Giulio Tremonti at Catholic University: Erase the "Derivatives Monster"

November 20, 2008 (LPAC)--Italian Economics Minister Giulio Tremonti was the first member of an acting government to ever open the academic year at the Catholic University in Milan. Tremonti developed the theme of his speech, "social market economy," by calling for a new economic system that allows the long-term survival of society, and described the current crisis as due to globalization. He repeated his call for dealing with the derivative bubble in the only way possible: cancel it.

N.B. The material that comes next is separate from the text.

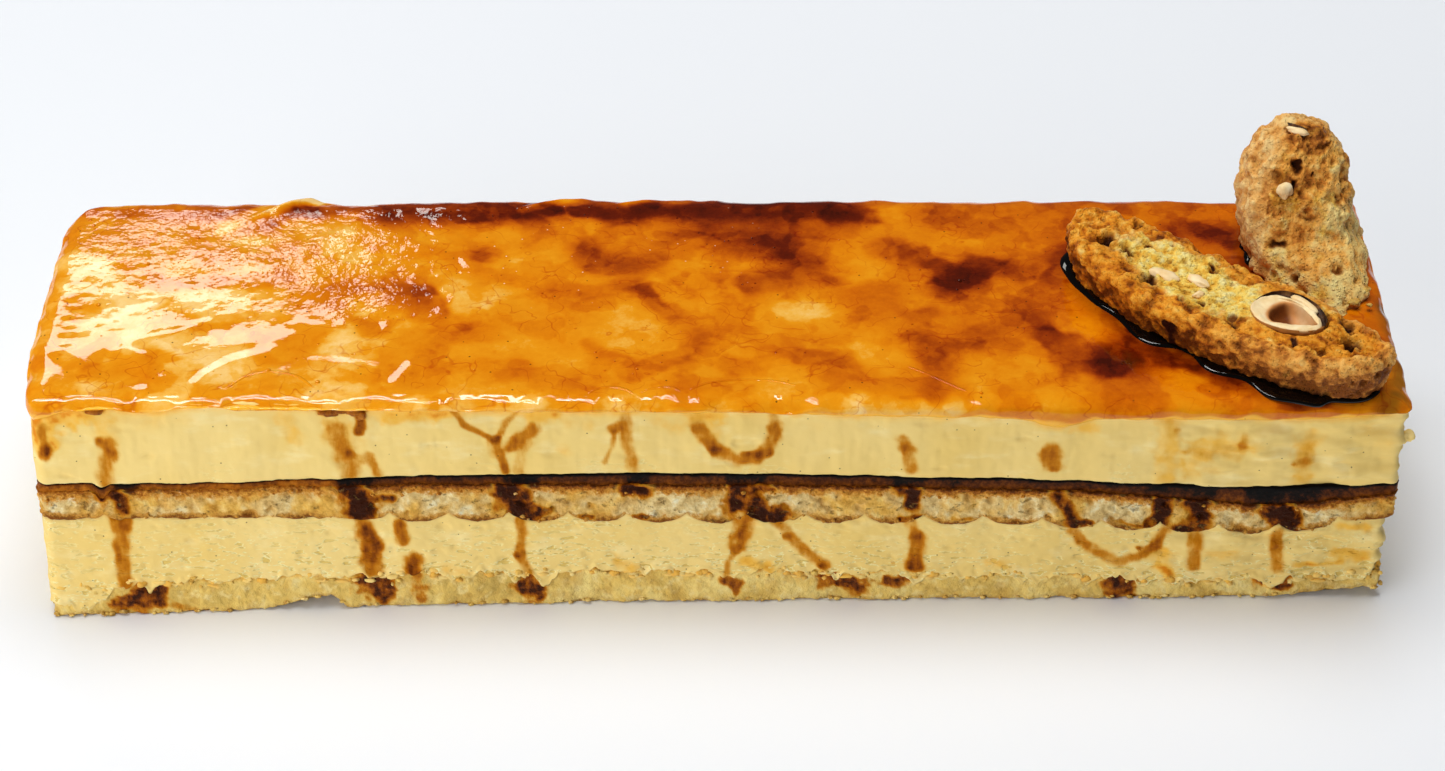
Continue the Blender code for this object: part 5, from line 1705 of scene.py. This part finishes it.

"If I can use an image, it is like living in a video-game, with a key difference: In a video-game you can turn it off and the game is over. This is a video-game that will not be over. And just like in a video-game, you face a monster, you beat him and you start to relax, but another one comes, bigger than the first one; thus, the first monster was the sub-prime and somehow it was managed; the second monster was the collapse of credit and it was somehow managed; the third monster is the bankruptcy of the main financial institutions and it was somehow managed; the fourth one is the collapse of the stock markets, but behind the corner there are more monsters: the credit cards, the expected corporate bankruptcies due to troubled classification of corporate bonds, and then the monster of monsters, the derivative one, where the folly of incalculable risk appears, of non-intentional but collateral effects, definable not ex ante and not manageable without procedures that could evoke in the economic realm, the old wisdom of sabbatical year."

Tremonti quoted Cardinal Ratzinger in a 1985 paper, in which Ratzinger forecasted the collapse of a system based on market rules in the absence of "a discipline based on a strong ethical and religious order.. "We are in a terra incognita", Tremonti said. "In the current moment we are inside a situation characterized by big critical complexities. I said in a conference that this is not a recession cycle but a discontinuity... of a crisis that nevertheless leads to a solution, but you must go through it. I think that we must have scientific ignorance, knowing of not knowing. I think we should be diffident towards those who do not know that they do not know, those who, not having forecast the breakout of the crisis, want to explain to you how it will develop."

Tremonti listed a series of key changes introduced by globalization, that caused the crisis. Among these, he mentioned the rejection of Luca Pacioli's system of "double-entry bookkeeping". Calling it a "tribute we owe to an ancient Franciscan," Tremonti said that this shift was not a simple accounting change, but "a fundamental political and moral shift." "The real account is the world of values and the economic account is the world of prices. The real account is the world of values where you see the structure, the history, the origin, the present and the future of a society, as well as its industrial and moral mission." "The crisis we are living in is the crisis of a paradigm, which in the last 10-15 years has been dominated by the ideology of demand for consumer goods, often superfluous ones, better if purchased through debt... and eventually, the crisis of positivism that, at the same time, like in an insane oblivion of natural law, has deceived us into thinking that everything could be dominated by other than what is in our tradition, in the idea of a fair order, in the view of a fair social order which inspires the magistracy of the Church. The separation of moral law and economy, the effect of positivism has produced a view of man and of society in which morality is nothing but a subjective choice, and irreducibly so. Law [has become] nothing but the exercise of command by those who detain power, justum quia jussum, and the economy is nothing but an anonymous mechanism of satisfaction of individual and irrational whims, de gustibus non disputandum est... Moral law and economy have been separated, and globalization has accelerated this process, sublimated it, and favored the illusion that the individual person can always and increasingly distinguish between good and evil without the help of moral, of tradition, [but] on the basis of pseudo-scientific abstractions rather than on the basis of historic reason, as if one could crush man, values, time, space and history".

The solution to the crisis goes through a new system, that "will replace the paradigm of demand for superfluous and debt-driven consumer goods, it will be a moral, civilian and political paradigm that organizes demand on collective investments done for the common good: not for the present but for the future, and not debt-driven but made on a solid, ground-laying perspective. It will no longer be the market but individual and collective consciousness to judge power, not the other way around. One thought can inspire us on this road, an old and wise thought by Plato: `The only good currency to be changed with all others is phronesis: a practical intelligence.' Above all if it is guided by God."